Over the course of their 70-year marriage, philanthropists and patrons of the arts Jack and Becky Benaroya collected a museum’s worth of art. Earlier this year, Becky Benaroya, now 93, announced that the collection she built with her late husband would in fact become a museum — as a wing of the Tacoma Art Museum.

The collection comprises 225 works of art, including paintings and sculptures by Northwest artists and 150 works of glass art, indicative of the Benaroyas’ close relationship with the Pilchuck Glass School. Among the glass collection are pieces by Dale Chihuly, with whom the Benaroyas formed a close friendship, and works of art by many other legendary Northwest glass artists.

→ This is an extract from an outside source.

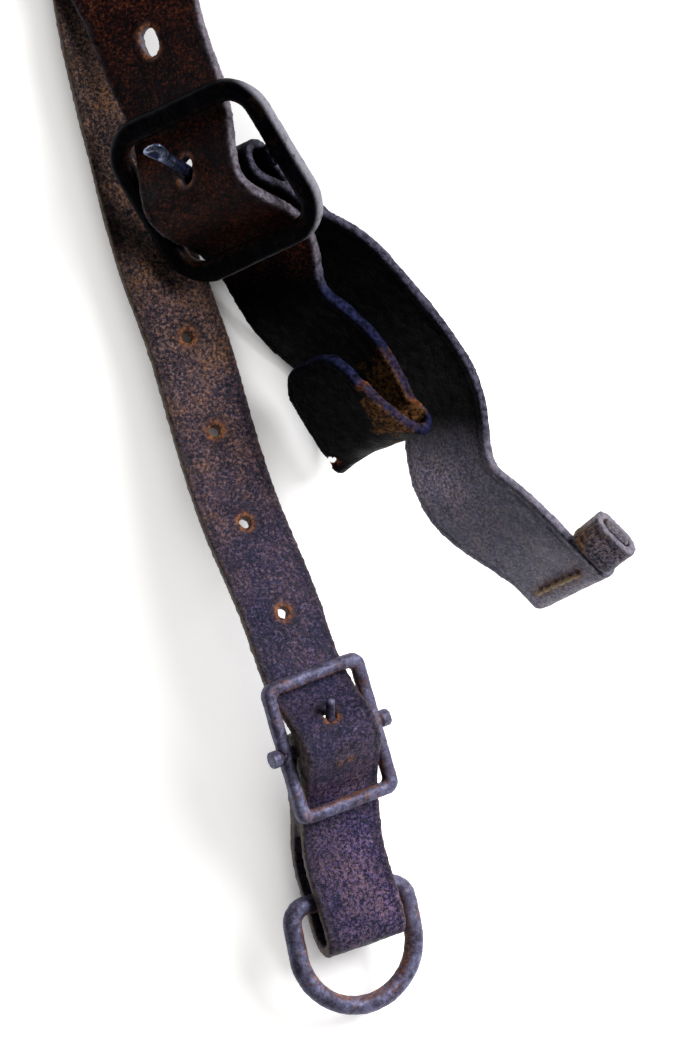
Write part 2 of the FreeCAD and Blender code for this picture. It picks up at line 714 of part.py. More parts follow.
def burrs():
    """Two washers under the lower strap, one on each rivet's shank."""
    parts = []
    for i, place in enumerate(RIVET_PLACES):
        middle = JOIN.multVec(Vector(0, -place, LOWER_JOIN - size("narrow_thickness") / 2 - 0.02))
        disc = doc.addObject("Part::Cylinder", f"burr_disc_{i + 1}")
        bind(disc, Radius="Sheet.rivet_head_radius * 0.9", Height="Sheet.burr_height")
        disc.Placement.Base = middle - Vector(0, 0, size("burr_height"))
        bore = doc.addObject("Part::Cylinder", f"burr_bore_{i + 1}")
        bind(bore, Radius="Sheet.rivet_radius + 0.03", Height="Sheet.burr_height * 3")
        bore.Placement.Base = middle - Vector(0, 0, 2 * size("burr_height"))
        burr = doc.addObject("Part::Cut", f"burr_{i + 1}")
        burr.Base = disc
        burr.Tool = bore
        parts.append(burr)
    return group("join_burrs", parts)


def group(label, parts):
    """Like pieces that share one node, as separate solids."""
    compound = doc.addObject("Part::Compound", label)
    compound.Links = parts
    return compound


# ---------------------------------------------------------------- thread and keeper

def thread_run(start, stop):
    """One stitch on the leather's face: a straight run of thread with round ends."""
    radius = size("thread_radius")
    direction = stop - start
    run = Part.makeCylinder(radius, direction.Length, start, direction)
    return run.fuse([Part.makeSphere(radius, start), Part.makeSphere(radius, stop)]).removeSplitter()


def stitch_row_across(ribbon, place, half_row, count):
    """A row of stitches square across a strap, just off its face."""
    centre, along, across, face = ribbon.frame(place)
    lift = face * (ribbon.thickness / 2 + size("thread_radius") + THREAD_GAP)
    pitch = 2 * half_row / count
    stitches = []
    for i in range(count):
        left, right = [across * (pitch * (i + part) - half_row) for part in STITCH_SPAN]
        stitches.append(thread_run(centre + lift + left, centre + lift + right))
    return stitches


def stitch_row_along(ribbon, place, shift, pitch, count):
    """A row of stitches along a strap, at a distance from its centreline."""
    stitches = []
    for i in range(count):
        ends = []
        for part in STITCH_SPAN:
            centre, along, across, face = ribbon.frame(place + pitch * (i + part))
            lift = face * (ribbon.thickness / 2 + size("thread_radius") + 2 * THREAD_GAP)
            ends.append(centre + lift + across * shift)
        stitches.append(thread_run(*ends))
    return stitches


def thread(label, stitches):
    node = doc.addObject("Part::Feature", label)
    node.Shape = Part.makeCompound(stitches)
    return node


def end_keeper():
    """A flattened loop of leather beside the curled strap's right-hand edge, at its stitched end."""
    outer = doc.addObject("Part::Box", "keeper_outer")
    bind(outer, Length="Sheet.keeper_band", Width="Sheet.keeper_length", Height="Sheet.keeper_depth")
    inner = doc.addObject("Part::Box", "keeper_inner")
    bind(inner, Length="Sheet.keeper_band * 2", Width="Sheet.keeper_length - 2 * Sheet.keeper_wall",
         Height="Sheet.keeper_depth - 2 * Sheet.keeper_wall")
    doc.recompute()
    shells = []
    for box, radius in ((outer, size("keeper_depth") * 0.45), (inner, size("keeper_depth") * 0.2)):
        rounded = doc.addObject("Part::Fillet", box.Name + "_rounded")
        rounded.Base = box
        runs = [i for i, e in enumerate(box.Shape.Edges, start=1) if abs(e.BoundBox.XLength) > 1]
        rounded.Edges = [(i, radius, radius) for i in runs]
        shells.append(rounded)
    outer_half = Vector(outer.Length.Value / 2, outer.Width.Value / 2, outer.Height.Value / 2)
    inner_half = Vector(inner.Length.Value / 2, inner.Width.Value / 2, inner.Height.Value / 2)
    shells[0].Placement.Base = outer_half * -1
    shells[1].Placement.Base = inner_half * -1
    beside = size("curled_width") / 2 + size("keeper_band") / 2 + KEEPER_CLEARANCE
    level = FreeCAD.Rotation(Vector(0, 1, 0), KEEPER_LEAN)
    place = CURL_END.multiply(FreeCAD.Placement(Vector(beside, 4.0, -CURL_TURN), level))
    return cut("end_keeper", shells[0], [shells[1]], place)


# ---------------------------------------------------------------- the whole

def build():
    fill_sheet()
    narrow = narrow_ribbon()
    wide = wide_ribbon()
    curled = curled_ribbon()
    nodes = [
        narrow_strap(narrow),
        wide_strap(wide),
        curled_strap(curled),
        buckle_frame("big_buckle_frame", "big", BIG, "Sheet.pin_radius + 0.02",
                     "Sheet.big_outer_width - Sheet.big_rail"),
        big_buckle_bar(),
        tongue("big_buckle_tongue", "big", BIG_SHAFT_ANGLE, BIG, WIDE_SHIFT),
        buckle_frame("small_buckle_frame", "small", SMALL, "Sheet.small_bar_radius + 0.02",
                     "2 * Sheet.small_outer_width"),
        small_buckle_bar(),
        tongue("small_buckle_tongue", "small", SMALL_SHAFT_ANGLE, SMALL),
        d_ring(),
        rivets(),
        burrs(),
        thread("end_stitches", stitch_row_across(curled, curled.end - 15.5, 9.6, 6)),
        thread("chape_stitches", stitch_row_across(curled, 5.0, 12.0, 7)),
        thread("loop_stitches", [
            stitch for side in (-1, 1)
            for stitch in stitch_row_along(narrow, narrow.nearest(LOOP_SEAM), side * 8.0, 4.2, 3)
        ]),
        end_keeper(),
    ]
    doc.recompute()
    return nodes


def export(nodes):
    """Stops on any failed object, then writes one file for each sub-part."""
    failed = [thing.Name for thing in doc.Objects if set(thing.State) & {"Invalid", "Error"}]
    if failed:
        raise RuntimeError(f"failed objects: {failed}")
    for node in nodes:
        if node.Shape.isNull() or not node.Shape.isValid():
            raise RuntimeError(f"{node.Label} has no valid shape")
    os.makedirs("parts", exist_ok=True)
    for node in nodes:
        node.Shape.exportStep(f"parts/{node.Label}.step")


export(build())
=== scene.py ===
"""Looks for two old buckled harness straps: worn leather, black and patinated iron, waxed thread, copper.

Every strap and fitting is rebuilt from its CAD node, so each piece keeps the frame's place and size.
Units are metres; MM turns millimetres into metres.
"""
import bpy
import bmesh
import json
import math
import numpy as np
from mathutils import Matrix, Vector, noise
from mathutils.bvhtree import BVHTree
from mathutils.kdtree import KDTree


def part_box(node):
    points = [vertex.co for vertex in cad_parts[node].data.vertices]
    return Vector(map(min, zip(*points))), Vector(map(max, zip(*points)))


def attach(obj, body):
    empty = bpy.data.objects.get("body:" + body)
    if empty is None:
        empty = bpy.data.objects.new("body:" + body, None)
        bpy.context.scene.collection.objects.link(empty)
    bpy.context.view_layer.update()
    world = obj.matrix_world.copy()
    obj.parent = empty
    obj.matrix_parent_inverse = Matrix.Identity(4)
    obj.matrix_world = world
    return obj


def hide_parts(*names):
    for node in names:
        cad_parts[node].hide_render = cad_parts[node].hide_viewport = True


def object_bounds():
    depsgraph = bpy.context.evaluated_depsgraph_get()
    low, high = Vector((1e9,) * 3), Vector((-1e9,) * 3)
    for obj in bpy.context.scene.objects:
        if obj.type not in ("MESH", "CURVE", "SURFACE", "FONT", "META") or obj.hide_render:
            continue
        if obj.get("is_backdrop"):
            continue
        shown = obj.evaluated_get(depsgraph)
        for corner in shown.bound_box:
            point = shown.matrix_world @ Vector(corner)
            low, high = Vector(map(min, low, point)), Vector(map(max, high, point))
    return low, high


MM = 0.001
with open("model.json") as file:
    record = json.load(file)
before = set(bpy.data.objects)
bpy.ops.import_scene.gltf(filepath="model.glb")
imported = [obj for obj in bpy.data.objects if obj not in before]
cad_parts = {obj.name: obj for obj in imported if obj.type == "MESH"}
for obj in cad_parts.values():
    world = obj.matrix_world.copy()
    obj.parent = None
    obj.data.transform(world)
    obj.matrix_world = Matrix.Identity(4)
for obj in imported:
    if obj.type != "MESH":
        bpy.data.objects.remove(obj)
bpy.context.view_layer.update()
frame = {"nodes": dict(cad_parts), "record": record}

BODY_OF = {node: body for body, nodes in frame["record"]["behaviour"]["bodies"].items() for node in nodes}
SLOT_OF = {part["node"]: part["material_slot"] for part in frame["record"]["subparts"]}


# ---------------------------------------------------------------- shader helpers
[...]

“The gift is this amazing opportunity for Tacoma Art Museum to begin to do scholarly work about Pilchuck and its legacy in art, both the history of the artists’ association with Pilchuck and the way Pilchuck has changed contemporary art,” says Tacoma Art Museum’s chief curator and curator of contemporary and Northwest art, Rock Hushka. “We’ll show all the complexity and innovation that came out of the creative environment at Pilchuck. The Benaroya Collection in a lot of ways shows how the artists took these ideas and developed them into these iconic works of art.”

Tacoma was chosen for the gift in part because of its focus on Northwest art. The Benaroyas wanted the collection to stay together — a feat that called for building a new wing on the museum. Designed by Tom Kundig of the Seattle architecture firm Olson Kundig, the wing is expected to be completed in the fall of 2018.

Visit a preview of the Benaroya Collection at the Tacoma Art Museum October 9, 2016–April 23, 2017.